Head-to-Head Architectural Evaluation
An objective, performance-driven breakdown detailing how traditional signatures compare against predictive AI architectures across core operational metrics:
| Evaluation Metric |
Traditional Signature IDS |
AI-Driven Anomaly IDS |
| Core Detection Basis |
Static signatures & historical blacklists |
Stochastic telemetry & machine learning baselines |
| Zero-Day Threat Protection |
Ineffective. Blind until patch or rule creation. |
Proactive. Catches structural deviations instantly. |
| Compute & Processing Speeds |
Extremely fast. Constant time overhead. |
Variable. Heavy model execution requirements. |
| False Positive Incidents |
Virtually non-existent for verified configurations. |
Moderate until environment training settles. |
| Internal Misuse & Insider Threats |
Blind. Legitimate commands bypass syntax checks. |
Highly effective. Identifies abnormal file actions. |
| Operational Management |
Heavy manual overhead for rule updates. |
Autonomous tuning via retraining pipelines. |
The Hybrid Horizon: Merging Engines for Bulletproof Security
Modern cybersecurity strategy is transitioning away from treating signature systems and artificial intelligence as mutually exclusive options. Instead, advanced enterprise security teams are building hybrid architectures that combine the strengths of both frameworks.

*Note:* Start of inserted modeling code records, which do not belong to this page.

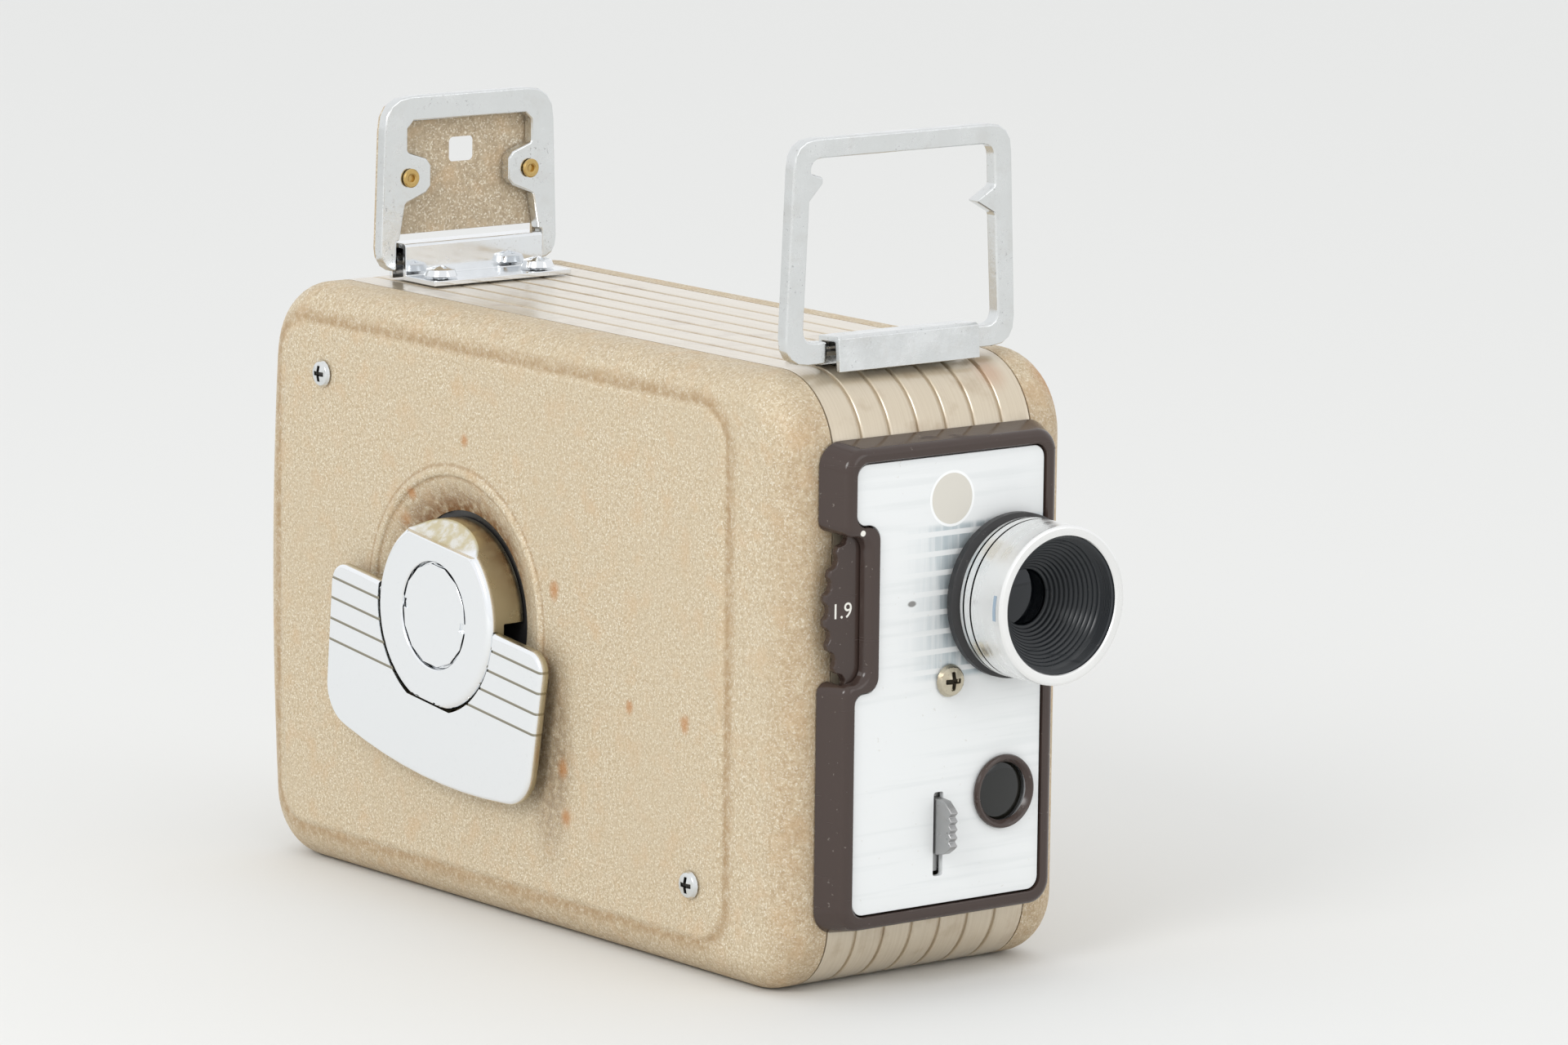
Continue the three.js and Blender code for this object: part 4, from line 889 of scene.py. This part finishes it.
plate_outline = bitten_outline(20.2, 14.6, 91.4, -15.2, 2.2, 1.9)
plate = pulled(*plate_outline, PLATE_FACE, PLATE_BACK, ON_FRONT)
soften(
    plate, 0.12, 2, 60,
    only=lambda edge: all(v.co.y < (PLATE_FACE + 0.1) * MM for v in edge.verts),
)
slot_corners = [
    (SLOT_LEFT, SLOT_LOW), (SLOT_RIGHT, SLOT_LOW), (SLOT_RIGHT, SLOT_TOP), (SLOT_LEFT, SLOT_TOP),
]
slot = pulled(slot_corners, [0.5] * 4, -88, -80, ON_FRONT)
holes = [
    front_hole(LENS_X, LENS_Z, 6.5), front_hole(WINDOW_X, WINDOW_Z, 5.7),
    front_hole(PLATE_SCREW[0], PLATE_SCREW[2], 1.7),
]
plate = carved(plate, slot, *holes)
make_piece("name_plate", plate, "chassis", printed_plate, ["front_plate"])

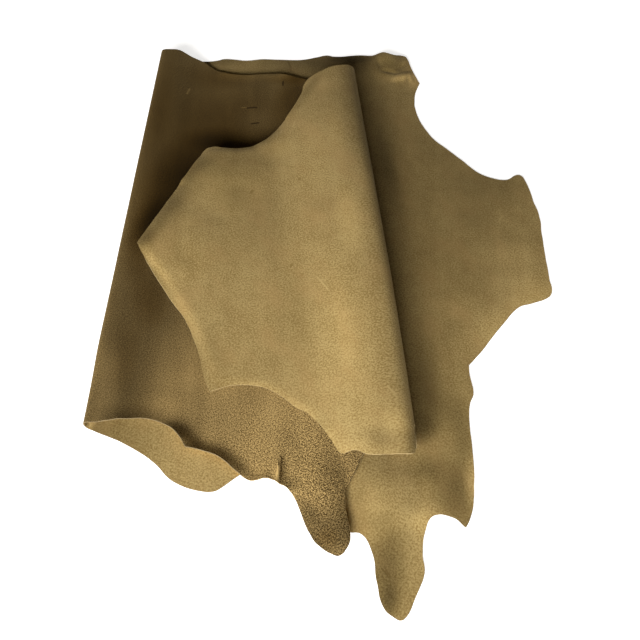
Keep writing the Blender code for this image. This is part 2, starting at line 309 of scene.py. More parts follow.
def folded(flat):
    """The layer that a point of the flat hide is in, and where it lies once folded."""
    if flat.x >= 0:
        x = LEFT_AXIS + flat.x
        return "bottom", Vector((x, flat.y, bottom_height(x, flat.y)))

    along = -flat.x - LEFT_ROLL
    if along < 0:
        axis = Vector((LEFT_AXIS, flat.y))
        low = bottom_height(axis.x, axis.y)
        high = middle_height(axis.x, axis.y)
        share = -flat.x / LEFT_ROLL
        return "left fold", roll(axis, Vector((-1, 0)), LEFT_HALF_WIDTH, share, low, high)

    plan = Vector((LEFT_AXIS + along, flat.y))
    past = (plan - RIGHT_AXIS).dot(RIGHT_OUT)
    axis = plan - RIGHT_OUT * past
    bow = Vector((right_bow(axis.y), 0))
    if past <= 0:
        plan += bow * max(1 + past / BOW_REACH, 0)
        return "middle", Vector((plan.x, plan.y, middle_height(plan.x, plan.y)))

    if past < RIGHT_ROLL:
        axis += bow
        low = middle_height(axis.x, axis.y)
        high = flap_height(axis.x, axis.y)
        share = past / RIGHT_ROLL
        return "right fold", roll(axis, RIGHT_OUT, RIGHT_HALF_WIDTH, share, low, high)

    inside = past - RIGHT_ROLL
    plan = axis - RIGHT_OUT * inside + bow * max(1 - inside / BOW_REACH, 0)
    return "flap", Vector((plan.x, plan.y, flap_height(plan.x, plan.y)))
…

By routing network telemetry through a lightweight signature-based pipeline first, systems can instantly block thousands of commodity, known attacks with minimal compute overhead. Traffic that passes this initial screen is then inspected by an advanced machine learning layer to catch subtle anomalies and zero-day variants. This multi-layered approach delivers the ultimate defense-in-depth model: high processing efficiency for common exploits, alongside deep behavioral visibility into complex, hidden cyber threats.